Estampas sevillanas: Lugares comunes
Siempre he huido de los lugares comunes. El otro día encontré un dibujo que circulaba como octavilla en mis tiempos de estudiante. En él, un viejo lobo de colmillos mellados se encorvaba sobre un pupitre y hacía uso de sus gafas de abuelito, sosteniendo una pluma con su temblorosa pata, para escribir con amargura: “el Lobo es un Hombre para el Lobo”. Imagino que debía sufrir un feroz desengaño por haber conocido la perfidia de sus semejantes y no se le ocurrió compararlo con nada peor. Yo sólo recuerdo el regocijo que nos causaba la frase. Aquella caricatura simbolizaba la apoteosis de la carencia de explicaciones, del apresuramiento en encontrar la moraleja antes de haber iniciado siquiera el cuento.
Odiábamos esa manera de hacer literatura porque se interrumpía la narración cada tantas líneas para elaborar sentencias contundentes. Mi modesto parecer era que había opiniones demasiado categóricas, y que vivíamos rodeados de frases lapidarias que nos hacían víctimas de una contundencia verbal que desarraigaba al lenguaje de su verdadero carácter aproximativo, de sujeción provisional a las cosas.
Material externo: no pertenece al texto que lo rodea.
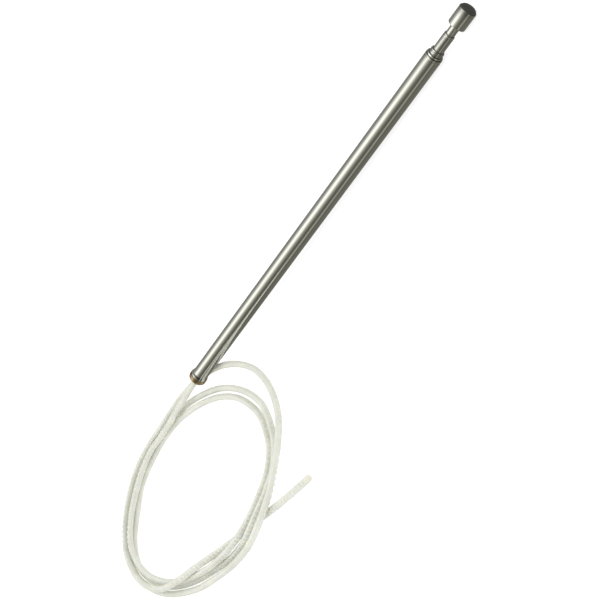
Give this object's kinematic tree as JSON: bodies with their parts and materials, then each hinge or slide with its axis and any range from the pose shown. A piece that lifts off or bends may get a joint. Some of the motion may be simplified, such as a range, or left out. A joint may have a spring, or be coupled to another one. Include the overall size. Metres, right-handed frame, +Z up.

Por eso me complacía en especial que el dibujo retratara un lobo taciturno, poco amigo de las francachelas, aunque me siento más optimista que él y quiero defender el buen nombre de mis hermanos (como los llamó San Francisco) y me atrevo a declarar que, gracias a Dios, el lobo sólo es el lobo, a día de hoy.
Cuando hice la primera comunión, leía en todas las estampitas que los niños repartían: “Recuerdo del día más feliz de mi vida”. Yo me sentía culpablemente normal así que le pregunté a un tío mío por qué había de ser tan feliz: ¿Porque hacía sol? ¿Por los regalos?. El lo pensó un rato y luego respondió: “Porque estás más cerca de Dios”.
La noticia me alarmó ¿Significaba eso que iba a venir Dios a casa? Me imaginé que se abriría el cielo ante mis ojos y que en plena calle surgiría una escalera radiante y un coro de serafines anunciaría el descenso de la Divinidad en persona. Con temor, vigilé por las ventanas y me moví por las sombras de la calle, temiendo que Dios me viera y viniera a visitarme. No estaba preparado para tal ceremonia ni trascendencia. Seguro que el Todopoderoso me eliminaría como un rayo fulminante cuando me equivocara en algo.
En el catecismo que me habían enseñado, Dios adolecía de un afán legislador poco común, pues siempre que se había manifestado, en lugar de darnos idea de sus portentos o nuestros destinos, se limitaba a imponernos normas, como si no supiera de más de lo que estamos hechos, si bien era de agradecer su multi-lingüismo, pues siempre amoldaba sus expresiones a la autoridad civil a la que beneficiaba, lo que significaba un alto grado de comprensión cultural.
Al fin llegó la noche sin novedad y me acosté dando gracias a Dios por no causarme molestias. Pero no me parecía bonito agradecer algo así, y busqué algo bueno que decirle al Señor: “Gracias por los sábados”, dije entonces.